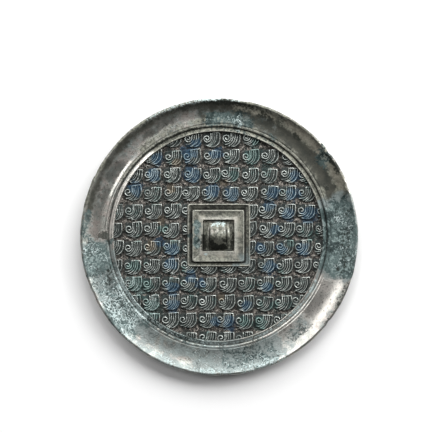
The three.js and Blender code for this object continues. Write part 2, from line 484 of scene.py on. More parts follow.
# (radius, z, dirt, light wear), from the rim in to the field
BAND_ROWS = [
    (48.75, 2.88, 0.1, 0), (48.6, 2.84, 0.65, 0), (48.42, 2.93, 0, 0.3), (48.1, 2.96, 0, 0.4),
    (47.66, 2.92, 0, 0.5), (47.5, 2.78, 0.1, 0.3), (47.36, 2.46, 0.85, 0), (47.22, 2.2, 1, 0),
    (46.98, 2.2, 0.85, 0), (46.74, 2.3, 0.15, 0), (46.36, 2.46, 0, 0), (46, 2.66, 0, 0.1),
    (45.7, 2.84, 0, 0.4), (45.5, 2.92, 0, 0.8), (45.35, 2.86, 0, 0.5), (45.27, 2.6, 0.4, 0),
    (45.23, 2.2, 0.9, 0), (45.21, 1.85, 1, 0),
]
FACE_Z = 2.5  # rows of the rim above this, inside its edge, are on its face


def add_rim(shell):
    """Underside, edge, rim and band; returns the row that meets the field."""
    hub = shell.add([[0, 0, 0]], RIM)[0]
    previous = None
    for radius, z in rim_rows():
        on_face = z > FACE_Z and radius < RADIUS
        shift = 1 - smooth(radius, RIM_INNER, RIM_FLOOR + 2)
        points = round_row(radius - edge_loss(radius), z, RING_CENTRE * shift * on_face)
        if on_face:
            points = uneven(points, scale=9, height=0.045, seed=1)
            points[:, 2] -= hollow_depth(points, radius)
        row = shell.add(points, RIM)
        if previous is None:
            for i in range(AROUND):
                shell.faces.append((hub, row[(i + 1) % AROUND], row[i]))
        else:
            shell.stitch(previous, row)
        previous = row
    for radius, z, dirt, wear in BAND_ROWS:
        points = uneven(round_row(radius, z, RING_CENTRE), scale=5, height=0.03, seed=2)
        patchy = patches(points, mean=0.85, swing=0.3, scale=3, seed=7)
        row = shell.add(points, BAND, line=wear * patchy, groove=dirt * patchy)
        shell.stitch(previous, row)
        previous = row
    return previous


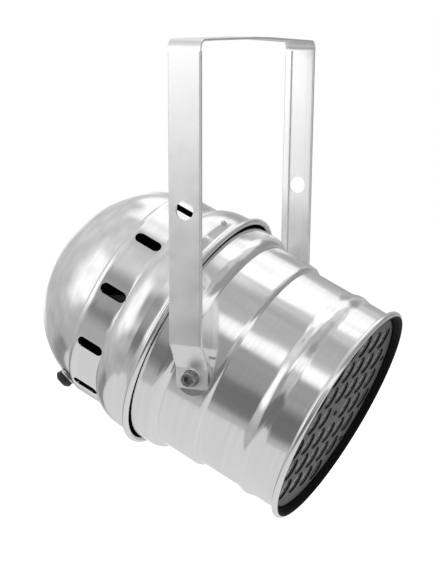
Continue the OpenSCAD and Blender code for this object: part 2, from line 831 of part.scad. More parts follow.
module transformer() {
  color("goldenrod") on_driver_board(-22, 8) {
    translate([-core_w / 2, -core_l / 2, 0]) cube([core_w, core_l, 5]);
    translate([-winding_w / 2, -winding_l / 2, 4]) cube([winding_w, winding_l, core_h - 7]);
    difference() {
      translate([-core_w / 2 - 1, -core_l / 5, 5]) cube([core_w + 2, core_l * 2 / 5, core_h - 5]);
      for (side = [-1, 1])
        translate([side * (winding_w / 2 + 3) - 2.5, -core_l / 5 - 1, 9])
          cube([5, core_l * 2 / 5 + 2, core_h - 13]);
    }
    translate([-core_w / 2, -core_l / 2, core_h - 5]) cube([core_w, core_l, 3]);
  }
}

module capacitors() {
  color("midnightblue") for (i = [0:2])
    on_driver_board(capacitor_y + i * capacitor_pitch, 20) {
      cylinder(h = capacitor_h, d = capacitor_d);
      translate([0, 0, capacitor_h - 1]) cylinder(h = 2, d = capacitor_d - 2);
    }
}

module terminal_block() {
  color("green") on_driver_board(30, -34) difference() {
    translate([-terminal_size[0] / 2, -terminal_size[1] / 2, 0]) cube(terminal_size);
    for (i = [-1:1]) let (y = i * terminal_size[1] / 3) {
      translate([-7, y - 2.5, 3]) cube([6, 5, 4.5]);
      translate([1, y, 9]) cylinder(h = 6, d = 4.5);
    }
  }
}

// Cable gland

module gland_cap() {
  base = gland_washer_t + gland_flange_t;
  color("black") gland_frame() translate([0, 0, base]) difference() {
    rotate_extrude() difference() {
      intersection() {
        square([gland_cap_d / 2, gland_cap_h]);
        translate([0, gland_cap_h - 11]) circle(11);
      }
      square([cable_d / 2 + 0.5, gland_cap_h + 1]);
      square([gland_thread_d / 2 + fit_gap, gland_cap_h - 2.5]);
    }
  }
}

module gland_washer() {
  color("silver") gland_frame()
    translate([0, 0, fit_gap]) ring(gland_cap_d / 2, gland_thread_d / 2 + screw_gap,
      gland_washer_t - fit_gap);
}

module gland_body() {
  color("black") gland_frame() difference() {
    union() {
      translate([0, 0, -wall - gland_inside])
        cylinder(h = wall + gland_inside + gland_washer_t + gland_flange_t + gland_cap_h - 4.5,
          d = gland_thread_d);
      translate([0, 0, gland_washer_t]) hex_bar(gland_hex_w, gland_flange_t);
    }
    translate([0, 0, -wall - gland_inside - 1]) cylinder(h = 40, d = cable_d + 1.6);
  }
}

module gland_seal() {
  color("dimgray") gland_frame() translate([0, 0, gland_washer_t + gland_seal_up])
    ring(cable_d / 2 + 0.8 - fit_gap, cable_d / 2, gland_seal_h);
}

module gland_nut() {
  color("silver") gland_frame() translate([0, 0, -wall - 0.6 - gland_nut_t]) difference() {
    hex_bar(gland_nut_w, gland_nut_t);
    translate([0, 0, -1]) cylinder(h = gland_nut_t + 2, d = gland_thread_d + 2 * fit_gap);
  }
}

// Rear panel and what it carries

module at_panel_screws() {
  for (i = [0:3]) rotate([0, 0, 90 * i]) translate([panel_screw_at, 0, 0]) children();
}

module at_buttons() {
  for (i = [0:3]) translate([button_x, (i - 1.5) * button_pitch, 0]) children();
}

module at_control_posts() {
  for (p = control_posts) translate([p[0], p[1], 0]) children();
}

module at_socket_screws() {
  at_sockets() for (i = [-1, 1]) translate([i * socket_screw[0], i * socket_screw[1], 0])
    children();
}

module rear_panel() {
  color("black") panel_frame() difference() {
    cylinder(h = panel_t, r = panel_r);
    translate([display_x - module_size[0] / 2 - seat_gap, -module_size[1] / 2 - seat_gap, -1])
      cube([module_size[0] + 2 * seat_gap, module_size[1] + 2 * seat_gap, panel_t + 2]);
    translate([display_x - display_size[0] / 2 - seat_gap, -display_size[1] / 2 - seat_gap,
      panel_t / 2])
      cube([display_size[0] + 2 * seat_gap, display_size[1] + 2 * seat_gap, panel_t]);
    at_buttons() translate([0, 0, -1]) cylinder(h = panel_t + 2, d = button_d + 2 * slide_gap);
    at_sockets() translate([0, 0, -1])
      cylinder(h = panel_t + 2, d = socket_bore + 2 * socket_wall + 2 * seat_gap);
    at_panel_screws() translate([0, 0, -1])
      cylinder(h = panel_t + 2, d = m3_d + 2 * screw_gap);
    at_socket_screws() translate([0, 0, -1]) cylinder(h = panel_t + 2, d = m3_d + 2 * fit_gap);
  }
}

module clamp_ring() {
  color("silver") panel_frame() translate([0, 0, ring_z]) difference() {
    ring(ring_r, ring_in_r, ring_t);
    at_panel_screws() translate([0, 0, -1]) cylinder(h = ring_t + 2, d = m3_d + 2 * fit_gap);
  }
}

module panel_screws() {
  color("silver") panel_frame() at_panel_screws() {
    translate([0, 0, panel_t]) cylinder(h = m3_head_h, d = m3_head_d);
    translate([0, 0, ring_z - 1]) cylinder(h = panel_t - ring_z + 2, d = m3_d);
  }
}

module display_window() {
  color("darkred") panel_frame()
    translate([display_x - display_size[0] / 2, -display_size[1] / 2, panel_t / 2 + fit_gap])
      cube([display_size[0], display_size[1], panel_t / 2 - fit_gap]);
}

module display_module() {
  color("dimgray") panel_frame()
    translate([display_x - module_size[0] / 2, -module_size[1] / 2, control_z])
      cube([module_size[0], module_size[1], panel_t / 2 - control_z]);
}

module control_board() {
  color("darkgreen") panel_frame() translate([control_x, 0, control_z - control_t]) difference() {
    translate([-control_size[0] / 2, -control_size[1] / 2, 0])
      cube([control_size[0], control_size[1], control_t]);
    translate([-control_x, 0, -1]) at_control_posts()
      cylinder(h = control_t + 2, d = m3_d + 2 * screw_gap);
  }
}

module control_standoffs() {
  color("silver") panel_frame() at_control_posts() translate([0, 0, control_z]) difference() {
    cylinder(h = -control_z, d = control_post_d);
    translate([0, 0, -1]) cylinder(h = 7, d = m3_d + 2 * fit_gap);
  }
}

module control_screws() {
  color("silver") panel_frame() at_control_posts() {
    translate([0, 0, control_z - control_t - m3_head_h]) cylinder(h = m3_head_h, d = m3_head_d);
    translate([0, 0, control_z - control_t - 1]) cylinder(h = 6, d = m3_d);
  }
}

module tact_switches() {
  color("dimgray") panel_frame() at_buttons() translate([0, 0, control_z]) {
    translate([-switch_w / 2, -switch_w / 2, 0]) cube([switch_w, switch_w, switch_h]);
    cylinder(h = switch_h + plunger_h, d = plunger_d);
  }
}

module push_button(i) {
  color("gainsboro") panel_frame() translate([button_x, (i - 1.5) * button_pitch, 0]) {
    translate([0, 0, button_foot]) cylinder(h = -button_foot - button_collar, d = 4);
    translate([0, 0, -button_collar - 0.1]) cylinder(h = button_collar, d = button_d + 1.6);
    translate([0, 0, -button_collar - 0.1]) rotate_extrude() {
      square([button_d / 2 - 0.8, button_top + button_collar + 0.1]);
      square([button_d / 2, button_top + button_collar + 0.1 - 0.8]);
      translate([button_d / 2 - 0.8, button_top + button_collar + 0.1 - 0.8])
        circle(0.8, $fn = 32);
    }
  }
}

module button_menu() { push_button(3); }
module button_down() { push_button(2); }
module button_up() { push_button(1); }
module button_enter() { push_button(0); }

// Shell of a data socket: a flange on the panel and a barrel behind it
module socket_shell() {
  difference() {
    union() {
      translate([-socket_flange[0] / 2, -socket_flange[1] / 2, panel_t]) cube(socket_flange);
      translate([0, 0, socket_back])
        cylinder(h = panel_t + 1 - socket_back, d = socket_bore + 2 * socket_wall);
    }
    translate([0, 0, socket_floor]) cylinder(h = socket_depth + 1, d = socket_bore);
    for (i = [-1, 1]) translate([i * socket_screw[0], i * socket_screw[1], panel_t - 1])
      cylinder(h = socket_flange[2] + 2, d = m3_d + 2 * screw_gap);
  }
}

module data_in_socket() {
  color("dimgray") panel_frame() translate([socket_x, socket_y, 0]) socket_shell();
}

module data_in_pins() {
  color("silver") panel_frame() translate([socket_x, socket_y, socket_floor])
    for (a = [90, 180, 270]) rotate([0, 0, a]) translate([pin_r, 0, 0])
      cylinder(h = pin_top - socket_floor, d = pin_d);
}

module data_out_socket() {
  color("dimgray") panel_frame() translate([socket_x, -socket_y, 0]) difference() {
    socket_shell();
    translate([latch_x - latch_size[0] / 2 - slide_gap, -latch_size[1] / 2 - slide_gap, panel_t])
      cube([latch_size[0] + 2 * slide_gap, latch_size[1] + 2 * slide_gap, 5]);
  }
}

module data_out_insert() {
  color("black") panel_frame() translate([socket_x, -socket_y, socket_floor]) difference() {
    cylinder(h = socket_depth - 0.5, d = insert_d);
    for (a = [90, 180, 270]) rotate([0, 0, a]) translate([pin_r, 0, 3])
      cylinder(h = socket_depth, d = pin_d + 0.4);
  }
}

module data_out_latch() {
  color("silver") panel_frame() translate([socket_x + latch_x, -socket_y, latch_rest])
    translate([-latch_size[0] / 2, -latch_size[1] / 2, 0])
      cube([latch_size[0], latch_size[1], socket_face + latch_travel + 0.6 - latch_rest]);
}

module socket_screws() {
  color("silver") panel_frame() at_socket_screws() {
    translate([0, 0, socket_face]) cylinder(h = m3_head_h, d = m3_head_d - 0.5);
    translate([0, 0, -2]) cylinder(h = socket_face + 3, d = m3_d);
  }
}

yoke();
pivot_bolts();
bolt_washers();
friction_washers();
saddle_spacers();
inner_spacers();
pivot_nuts();
front_tube();
rear_shell();
shell_screws();
shell_nuts();
front_gasket();
lens_plate();
plate_screws();
plate_posts();
lenses();
lens_holders();
led_emitters();
led_board();
heat_sink();
side_brackets();
sink_screws();
driver_plate();
driver_plate_screws();
driver_standoffs();
driver_board();
board_screws();
transformer();
capacitors();
terminal_block();
gland_cap();
gland_washer();
gland_body();
gland_seal();
gland_nut();
rear_panel();
clamp_ring();
panel_screws();
display_window();
display_module();
control_board();
control_standoffs();
control_screws();
tact_switches();
button_menu();
button_down();
button_up();
button_enter();
data_in_socket();
data_in_pins();
data_out_socket();
data_out_insert();
data_out_latch();
socket_screws();
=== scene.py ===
# Scene for the LED par can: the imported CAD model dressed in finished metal, in a pale studio.
# Outlines of turned parts are in millimetres as (distance from the axis, place along it).
import json
import math

import bmesh
import bpy
from mathutils import Matrix, Vector


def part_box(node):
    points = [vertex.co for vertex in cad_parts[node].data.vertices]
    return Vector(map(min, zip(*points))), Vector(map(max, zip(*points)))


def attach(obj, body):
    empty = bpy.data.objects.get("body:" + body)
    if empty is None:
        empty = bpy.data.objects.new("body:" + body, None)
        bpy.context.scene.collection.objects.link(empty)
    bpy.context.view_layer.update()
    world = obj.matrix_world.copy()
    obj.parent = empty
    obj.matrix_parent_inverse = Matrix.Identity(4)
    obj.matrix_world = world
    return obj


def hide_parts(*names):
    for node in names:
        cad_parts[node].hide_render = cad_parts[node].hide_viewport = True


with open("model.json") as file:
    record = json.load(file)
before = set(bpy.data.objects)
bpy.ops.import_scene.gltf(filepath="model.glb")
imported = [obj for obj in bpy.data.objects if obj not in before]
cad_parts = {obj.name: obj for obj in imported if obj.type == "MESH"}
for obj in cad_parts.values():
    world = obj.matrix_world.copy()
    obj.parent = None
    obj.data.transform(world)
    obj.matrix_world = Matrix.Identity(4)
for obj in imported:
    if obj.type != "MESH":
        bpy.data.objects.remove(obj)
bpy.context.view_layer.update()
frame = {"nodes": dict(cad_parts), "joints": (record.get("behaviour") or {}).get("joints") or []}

MM = 0.001
MERGE = 2e-6
nodes = frame["nodes"]


# Places taken from the frame

def middle(node):
    low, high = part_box(node)
    return (low + high) / 2


def frame_matrix(origin, x, y, z):
    matrix = Matrix((x, y, z)).transposed().to_4x4()
    matrix.translation = origin
    return matrix


def joint(name):
    return next(j for j in frame["joints"] if j["name"] == name)


PIVOT = Vector(joint("can_tilt")["pos_m"])
FORWARD = (middle("lens_plate") - middle("led_board")).normalized()
SIDEWAYS = Vector((0, 1, 0))
DOWN = Vector((0, 0, -1))
UNDERSIDE = SIDEWAYS.cross(FORWARD)
BESIDE_PIVOT = middle("lens_plate") + FORWARD * FORWARD.dot(PIVOT - middle("lens_plate"))
CAN = frame_matrix(BESIDE_PIVOT, UNDERSIDE, SIDEWAYS, FORWARD)
PANEL_OUT = (middle("rear_panel") - middle("clamp_ring")).normalized()


def along_can(node):
    """Reach of a CAD node in the can's frame: widest radius, rearmost and foremost place."""
    back = CAN.inverted()
    points = [back @ v.co for v in nodes[node].data.vertices]
    places = [p.z / MM for p in points]
    return max(math.hypot(p.x, p.y) for p in points) / MM, min(places), max(places)


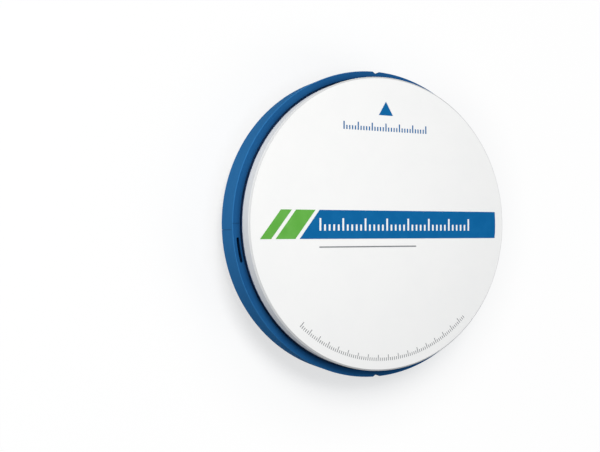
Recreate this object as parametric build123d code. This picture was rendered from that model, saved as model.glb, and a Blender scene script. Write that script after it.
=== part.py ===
from build123d import *
import os
from math import degrees, radians, sqrt, tan

# Dental milling disc: a pre-sintered zirconia blank bonded into a slim plastic holder ring.
# Millimetres. The disc lies on its back at z = 0 with the printed face up; the origin is the
# centre of the back face, +Y points to the 12 o'clock notch and +X to the right of the print.

# Holder ring: the shoulder that a disc holder grips
ring_diameter = 98.5
ring_height = 10.0
ring_wall = 2.35
ring_edge_chamfer = 0.25
ring_bore_chamfer = 0.15

# Bond line between the ring's bore and the blank's wall
bond_gap = 0.5
bond_recess = 1.2

# Zirconia blank; its diameter is what the ring's wall and the bond line leave
blank_thickness = 22.0
blank_chamfer = 0.5

# Stepped lap joint between the two half rings, at 9 and 3 o'clock
lap_length = 1.95
lip_thickness = 1.1
seam_gap = 0.1

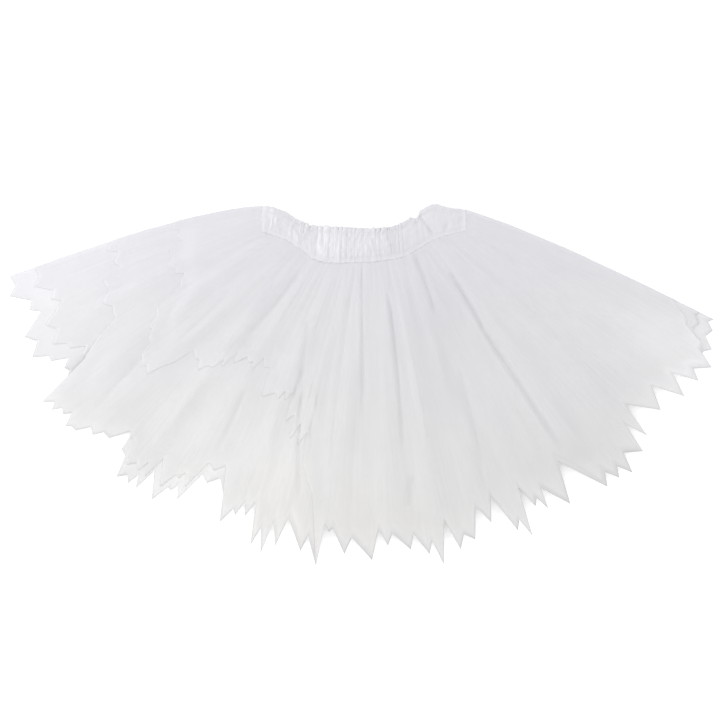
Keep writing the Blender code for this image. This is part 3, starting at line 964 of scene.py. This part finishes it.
++++++++++++++++++++
• **Set task**: Reproduce, exactly as written, the stretch of lines whose first line is the one with "capacitors();" and whose last line is the one with "obj.data.transform(world)".

• **Task output**:
capacitors();
terminal_block();
gland_cap();
gland_washer();
gland_body();
gland_seal();
gland_nut();
rear_panel();
clamp_ring();
panel_screws();
display_window();
display_module();
control_board();
control_standoffs();
control_screws();
tact_switches();
button_menu();
button_down();
button_up();
button_enter();
data_in_socket();
data_in_pins();
data_out_socket();
data_out_insert();
data_out_latch();
socket_screws();
=== scene.py ===
# Scene for the LED par can: the imported CAD model dressed in finished metal, in a pale studio.
# Outlines of turned parts are in millimetres as (distance from the axis, place along it).
import json
import math

import bmesh
import bpy
from mathutils import Matrix, Vector


def part_box(node):
    points = [vertex.co for vertex in cad_parts[node].data.vertices]
    return Vector(map(min, zip(*points))), Vector(map(max, zip(*points)))


def attach(obj, body):
    empty = bpy.data.objects.get("body:" + body)
    if empty is None:
        empty = bpy.data.objects.new("body:" + body, None)
        bpy.context.scene.collection.objects.link(empty)
    bpy.context.view_layer.update()
    world = obj.matrix_world.copy()
    obj.parent = empty
    obj.matrix_parent_inverse = Matrix.Identity(4)
    obj.matrix_world = world
    return obj


def hide_parts(*names):
    for node in names:
        cad_parts[node].hide_render = cad_parts[node].hide_viewport = True


with open("model.json") as file:
    record = json.load(file)
before = set(bpy.data.objects)
bpy.ops.import_scene.gltf(filepath="model.glb")
imported = [obj for obj in bpy.data.objects if obj not in before]
cad_parts = {obj.name: obj for obj in imported if obj.type == "MESH"}
for obj in cad_parts.values():
    world = obj.matrix_world.copy()
    obj.parent = None
    obj.data.transform(world)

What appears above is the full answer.